Although the ranges were working at near capacity in support of national and homeland defense efforts, the Division's test team was able to accommodate the test program and coordinate aircraft scheduling, flight clearances, safety, instrumentation and communications support. The price structure and the respective obligations of Lockheed Martin and the Weapons Division were spelled out in Customer Service Agreements (CSAs). CSAs let the customer come directlyfor services they can't obtain through commercial sources.
While weapon qualification was a major step in bringing the Lockheed Martin GBU-16 to the warfighters, it was not the final step. Complementing the range activities are the ongoing efforts of the Navy's GBU-16 IPT. That team's job is to manage the overall integration of the weapon with the F/A-18 and pave the way for Fleet introduction. This team includes specialists in structures, aerodynamics, safety, in-service engineering, production, software, electromagnetic environmental effects, logistics and data management.

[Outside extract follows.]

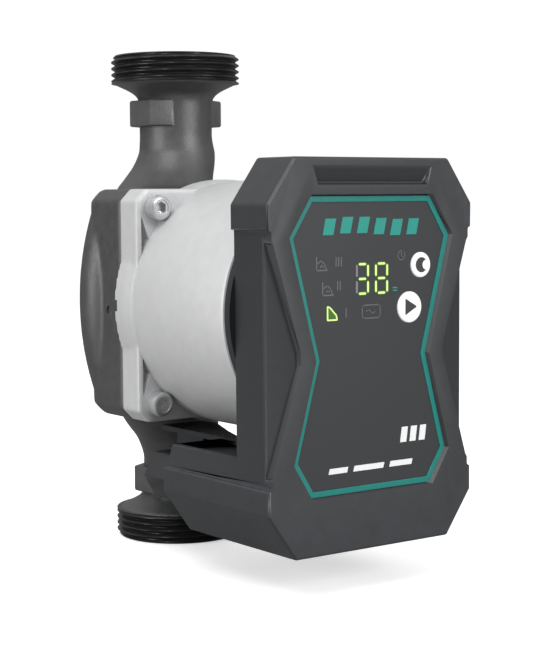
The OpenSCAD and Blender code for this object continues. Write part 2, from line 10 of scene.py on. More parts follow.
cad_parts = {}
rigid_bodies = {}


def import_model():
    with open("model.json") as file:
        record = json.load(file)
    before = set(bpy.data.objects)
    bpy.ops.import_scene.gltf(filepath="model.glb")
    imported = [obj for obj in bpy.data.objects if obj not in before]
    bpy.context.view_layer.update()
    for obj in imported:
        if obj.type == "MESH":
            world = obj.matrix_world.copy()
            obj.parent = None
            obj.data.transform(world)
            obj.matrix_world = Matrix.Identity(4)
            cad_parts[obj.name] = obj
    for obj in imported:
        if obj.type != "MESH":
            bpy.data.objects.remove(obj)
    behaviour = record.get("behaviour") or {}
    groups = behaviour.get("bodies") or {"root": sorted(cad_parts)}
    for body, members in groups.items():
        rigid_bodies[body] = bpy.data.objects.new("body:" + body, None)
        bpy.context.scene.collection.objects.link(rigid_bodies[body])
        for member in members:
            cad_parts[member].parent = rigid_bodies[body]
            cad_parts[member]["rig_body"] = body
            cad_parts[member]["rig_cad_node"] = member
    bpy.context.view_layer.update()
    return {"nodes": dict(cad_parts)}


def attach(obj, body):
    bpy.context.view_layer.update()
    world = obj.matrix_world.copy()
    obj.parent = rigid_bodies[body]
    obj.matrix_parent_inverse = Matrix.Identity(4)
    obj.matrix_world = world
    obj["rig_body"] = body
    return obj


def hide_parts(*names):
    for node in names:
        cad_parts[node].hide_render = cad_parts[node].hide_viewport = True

GBU-16s have been in the Navy's inventory since 1976, and until the 1990s they were obtained from a single manufacturer through sole-source contracts. This made economic sense because maintaining the size of the inventory did not warrant a second source. Then in the 1990s the demand for LGBs increased. The weapons were employed extensively in the Gulf War, were mainstays of allied bombing activity in the Balkan operations, and were used in enforcing the Southern Iraq no-fly zone.
In response to the growing need for the weapons, the Navy adopted a competitive-procurement approach, thereby creating an incentive for the original source to reduce its price. This technique worked, and in 1999 the single-source price of a GBU-16 dropped by 30 percent. The second-source contract just awarded to Lockheed Martin has further reduced the price.